President Announces Plan To Send Tiny Astronauts To The Moon

President Announces Plan To Send Tiny Astronauts To The Moon


Saying he has long been searching for a way to further the cause of space exploration while keeping his promise to cut the federal budget in half, President Trump announced today that he had found a solution for NASA. The answer: tiny astronauts.


Tiny Astronauts Do Not Take Up Much Room

“The brightest minds have been working on this question for decades,” the President said. “And I have come up with a solution in just my first year in office.”

The President realized that tiny astronauts, or “mininauts” as he called them, would weigh much less than regular astronauts, so more of them can be packed onto the ship and require just half the fuel.

“Not only do the mininauts weigh less, but they eat less, too,” he said. “So we do not have to send so much food. We can ship an army of mininauts to the moon, who will be able to do twice as many experiments and move twice as fast as regular astronauts, because their tiny arms and legs are so light.”

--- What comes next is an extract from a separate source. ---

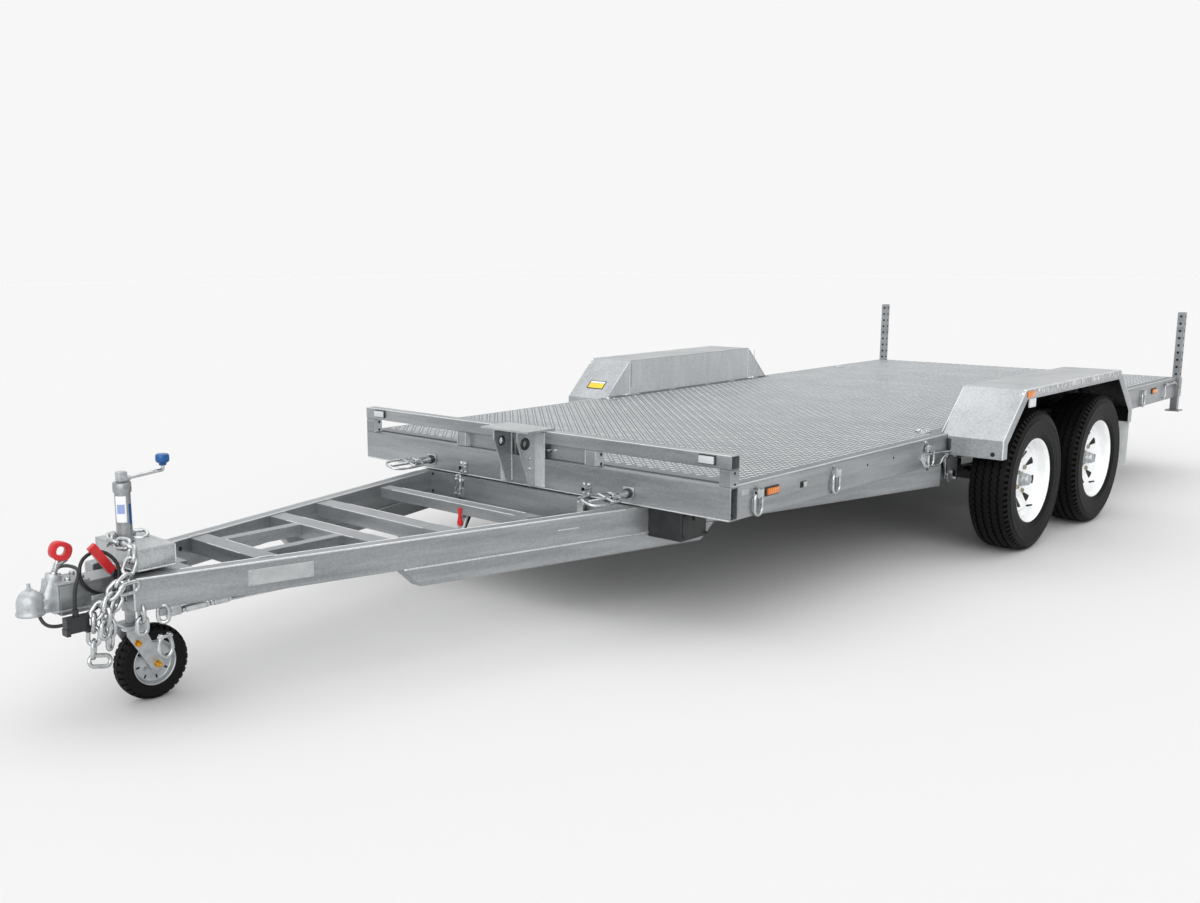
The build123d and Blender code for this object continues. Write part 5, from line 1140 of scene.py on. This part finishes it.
for name, finish, long, wide, rise, shift in (("edge", black_abs, 60, 118, 0.2, 0),
                                              ("face", label_yellow, 34, 104, 0.6, -6),
                                              ("band", label_white, 12, 104, 0.6, 19)):
    middle = mm(-1742, -1098, 625) + up * shift / 1000 + out * (0.2 + rise / 2) / 1000
    half = Vector((long / 2, wide / 2, rise / 2 + 0.2)) / 1000
    build("slope_label_" + name, finish, "deck",
          [(cuboid, middle - half, middle + half, 0.1, Matrix.Rotation(SLOPE, 4, "Y"))])
build("rail_data_plate", plate_metal, "deck", [(cuboid, (-112, 1000, 524), (-64, 1001.2, 546), 0.5)])

# ---- rows of pin holes down the rear legs, dark discs of painted shade ----------------------------
for side, name in ((1, "left"), (-1, "right")):
    rows = []
    for z in range(945, 449, -45):
        rows += [(bore, (-4905 + way * 20, 995, z), (way, 0, 0), 7.8) for way in (1, -1)]
        rows += [(bore, (-4905, 995 + way * 20, z), (0, way, 0), 7.6) for way in (1, -1)]
    build("leg_pin_holes_" + name, painted_shade_hollow, "leg_" + name, on(side, rows))

# ---- keeper plate and link rods by the hinge, rubber buffers, lashing rings and ramp hooks -------------
KEEPER = ((-1415, 478), (-1428, 505), (-1458, 517), (-1492, 512), (-1507, 486), (-1503, 440), (-1488, 426),
          (-1470, 426), (-1452, 446))
build("hinge_fixings", bright_zinc, "deck", both(
    (plate, [(x, 1000.3, z) for x, z in KEEPER], 5, OUT, 1),
    *[(bolt, (x, 1005, z), OUT, 15, 7, 10, 3) for x, z in ((-1470, 500), (-1478, 442))],
    (eye_bolt, (-1455, 1000, 552), OUT, 6.5),
    *[(bolt, (x, 1010, z), OUT, 16, 8, 11) for x, z in ((-1664, 385), (-1742, 359), (-1650, 470), (-1740, 460))],
    (cuboid, (-1655, 1010, 368), (-1640, 1014, 484), 1)), 35)
bent_bar("hinge_links", both_lines(
    [(-1500, 1009, 497), (-1560, 1012, 495), (-1625, 1016, 492), (-1690, 1018, 488)],
    [(-1500, 1009, 441), (-1545, 1014, 441), (-1585, 1016, 443), (-1600, 1016, 470), (-1640, 1016, 478)]), 4.2,
    bright_zinc, "deck")
build("hinge_buffers", black_abs, "deck", both((cuboid, (-1752, 1001, 492), (-1664, 1018, 546), 6)), 40)
LASHINGS = [(x, y) for y in (905, -905) for x in (-1640, -4120)]
build("lashing_plates", bright_zinc, "deck", [row for x, y in LASHINGS for row in (
    (cuboid, (x - 34, y - 20, 565), (x + 34, y + 20, 567.5), 1),
    *[(eye_bolt, (x + dx, y, 567.5), UP, 4.8) for dx in (-24, 24)])], 40)
bent_bar("lashing_loops", [[(x - 10, y - 16, 570), (x - 22, y - 22, 571), (x, y - 44, 571), (x + 22, y - 22, 571),
                            (x + 10, y - 16, 570)] for x, y in LASHINGS], 4, bright_zinc, "deck")
build("ramp_hook_guides", bright_zinc, "deck", both(
    *[(cuboid, (x, 1000, 528), (x + 18, 1014, 546), 3) for x in (-4690, -4830)],
    (cuboid, (-4872, 1020, 500), (-4860, 1032, 514), 2)), 40)
bent_bar("ramp_hooks", both_lines(
    [(-4610, 1007, 462), (-4622, 1014, 450), (-4640, 1014, 466), (-4640, 1010, 520), (-4655, 1009, 537),
     (-4760, 1009, 538), (-4862, 1009, 537), (-4868, 1009, 520)]), 5, bright_zinc, "deck")

# ---- road wheels: flat-faced centre with eight triangular windows of painted shade, hub, cap, drum, nuts and a valve ----
RIM = [(194, 77.5), (192, 79), (189, 77), (177.5, 67), (174.5, 60), (172, 40), (169, 33), (156, 23), (154.5, 10),
       (153, -30), (172, -44), (173.5, -65), (189, -77), (194, -77.5), (180, -69), (177, -64), (177, -40), (158.5, -28),
       (158.5, 18), (177, 38), (177, 64), (180, 69)]
DISC = [(34, 19), (36, 24), (72, 24), (76, 22.5), (80, 13), (84, 10), (134, 30), (140, 31.2), (148, 27), (153, 17),
        (155, 8), (151.5, 7), (148, 21), (140, 26.2), (135, 25), (84, 4.5), (77, 8), (74, 18.5)]
DRUM = [(19.3, -114), (126, -114), (130, -110), (130, -60), (127, -56), (127, -26), (124, -19), (78, -12.5),
        (74, -12), (19.3, -12)]
CAP = [(0, -11), (72.5, -11), (73.5, -10), (73.5, 18.5), (34.5, 18.8), (33.5, 20), (27.5, 24), (27, 34), (29.2, 35.5),
       (29.2, 38.5), (27.5, 41), (27.2, 50), (25.5, 58), (21, 63.5), (13, 66.8), (0, 67.8)]
WINDOW = ((88, -3), (87, 0), (88, 3), (125, 20), (129, 18), (131.5, 0), (129, -18), (125, -20), (115, 0))


def window(bm, centre, side, angle):
    """Dark inset of painted shade for a window, lying on the disc's bowl: a closed fan round the outline's last point.
    """
    turn = Matrix.Rotation(angle, 3, "Y")
    ring = [bm.verts.new(centre + turn @ Vector((x, side * (10.8 + (math.hypot(x, z) - 84) * 0.4), z)) / 1000)
            for x, z in WINDOW]
    fan = [bm.faces.new((ring[n - 1], ring[n], ring[8])) for n in range(1, 8)]
    fan.append(bm.faces.new((ring[7], ring[0], ring[8])))
    grown = bmesh.ops.extrude_face_region(bm, geom=fan)["geom"]
    bmesh.ops.translate(bm, vec=(0, -side * 0.002, 0), verts=only(bmesh.types.BMVert, grown))
    bmesh.ops.recalc_face_normals(bm, faces=bm.faces)


for wheel in WHEELS:
    side = 1 if wheel.endswith("left") else -1
    low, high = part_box("tyre_" + wheel)
    centre, axis = (low + high) / 2, (0, side, 0)
    nuts = [Matrix.Rotation(math.tau * index / 5 + 0.55, 3, "Y") @ Vector((0.057, side * 0.024, 0))
            for index in range(5)]
    stem = [Matrix.Rotation(2.1, 3, "Y") @ Vector((radius, side * out, 0)) for radius, out in
            ((0.160, 0.026), (0.150, 0.052))]
    for name, finish, rows, smooth, replaced in (
            ("wheel_pressing_", white_enamel, [(lathe, RIM, centre, axis, 96, True),
                                               (lathe, DISC, centre, axis, 96, True)], 32, ("rim_" + wheel,)),
            ("wheel_windows_", painted_shade_hollow, [(window, centre, side, math.tau * index / 8 + 0.646)
                                             for index in range(8)], None, ()),
            ("wheel_nuts_", nut_zinc, [(bolt, centre + nut, axis, 18, 8, 10.8, 2) for nut in nuts], 35, ()),
            ("brake_drum_", black_steel, [(lathe, DRUM, centre, axis, 64, True)], 35, ("hub_" + wheel,)),
            ("hub_cap_", silver_cast, [(lathe, CAP, centre, axis)], 35, ("hub_" + wheel,)),
            ("valve_", black_abs, [(bar, centre + stem[0], centre + stem[1], 4.8, 16, 1, 3.8)], 40, ())):
        build(name + wheel, finish, "wheel_" + wheel, rows, smooth, replaced)


# ---- studio -------------------------------------------------------------------------------------
FLOOR_GREY = 0.6734
SKY_LOW, SKY_HIGH = 0.42, 0.85    # grey levels round the horizon and overhead
SKY_STRENGTH = 1.06
BACK_GLOW = 1.9                   # how much brighter the surround is low down, behind and to the right
# name, height and bearing in degrees, strength, and how wide it looks in degrees
SUNS = (("overhead", 78, 200, 0.95, 75), ("nose_side", 22, 47, 1.52, 60), ("far_side", 28, -70, 0.45, 70),
        ("nose", 10, 2, 0.55, 60))


def studio():
    """Pale floor, a pale surround and soft lights from above and both sides."""
    paper, _, shader, _ = surface("studio_paper", "", roughness=1.0, specular_ior_level=0.0)
    shader.inputs["Base Color"].default_value = grey(FLOOR_GREY)
    bm = bmesh.new()
    bmesh.ops.create_grid(bm, x_segments=1, y_segments=1, size=60)
    mesh = bpy.data.meshes.new("studio_floor")
    bm.to_mesh(mesh)
    bm.free()
    mesh.materials.append(paper)
    floor = bpy.data.objects.new("studio_floor", mesh)
    scene.collection.objects.link(floor)
    world = bpy.data.worlds.new("studio")
    scene.world = world
    world.use_nodes = True
    tree = world.node_tree
    seen = tree.nodes["Background"]
    seen.inputs["Color"].default_value = linear("#f7f7f7")
    seen.inputs["Strength"].default_value = 1.0
    place = add(tree, "TexCoord").outputs["Generated"]
    height = add(tree, "SeparateXYZ", links={"Vector": place}).outputs["Z"]
    sky = ramp(tree, height, 0.0, 0.9, (grey(SKY_LOW), grey(SKY_HIGH)))
    away = add(tree, "VectorMath", values={1: (-0.707, -0.707, 0.0)}, links={0: place}, operation="DOT_PRODUCT")
    behind = spread(tree, away.outputs["Value"], 0.2, 0.9, 0.0, 1.0)
    low_band = spread(tree, height, 0.05, 0.60, 1.0, 0.0)
    lift = add(tree, "Math", links={0: behind, 1: low_band}, operation="MULTIPLY").outputs[0]
    power = spread(tree, lift, 0.0, 1.0, SKY_STRENGTH, SKY_STRENGTH * BACK_GLOW)
    glow = add(tree, "Background", links={"Color": sky, "Strength": power})
    path = add(tree, "LightPath")
    shown = add(tree, "MixShader", links={0: path.outputs["Is Camera Ray"], 1: glow.outputs[0], 2: seen.outputs[0]})
    tree.links.new(shown.outputs[0], tree.nodes["World Output"].inputs["Surface"])
    for name, height, round_about, power, spread_angle in SUNS:
        light = bpy.data.lights.new(name, "SUN")
        light.energy = power
        light.angle = math.radians(spread_angle)
        lamp = bpy.data.objects.new(name, light)
        scene.collection.objects.link(lamp)
        turn, rise = math.radians(round_about), math.radians(height)
        towards = Vector((math.cos(turn) * math.cos(rise), math.sin(turn) * math.cos(rise), math.sin(rise)))
        lamp.matrix_world = pointing(towards * 8, towards)


studio()
scene.view_settings.view_transform = "Standard"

Should Have Asked Me Sooner

The President chided NASA for wasting a lot taxpayer’s money trying to find a solution when the answer was so simple.

“This is why it’s so valuable to have smart business people like myself running the government. All the scientists, they don’t know what they are doing. Honestly, they could have saved themselves a lot of trouble if they had just come to me sooner. I would have told them what to do right away.”


Other Advantages

Mininauts will have other advantages over regular sized astronauts, according to the White House:

  • Their tiny hands will allow them to do smaller experiments, like measuring the weight of a cheeto on the moon
  • Mininauts will all be able to fit in one car for the ticker tape parade
  • The American people will like them more, since they will be roughly the size of a Minion



No Date To The Prom

When asked if the scientists at NASA appreciated the President’s suggestion, the President replied: “Probably not. But who cares? None of them could get dates to the prom anyway. You should have seen the date I took. Believe me when I tell you, she was unbelievable. Rockets out to here.”

“My thrusters were really working back then, too,” he added.

NASA’s miniature astronaut program will begin accepting applications in the spring, just as soon as congress passes a tiny bill that the President will sign with a little pen tucked inside his smallish hand.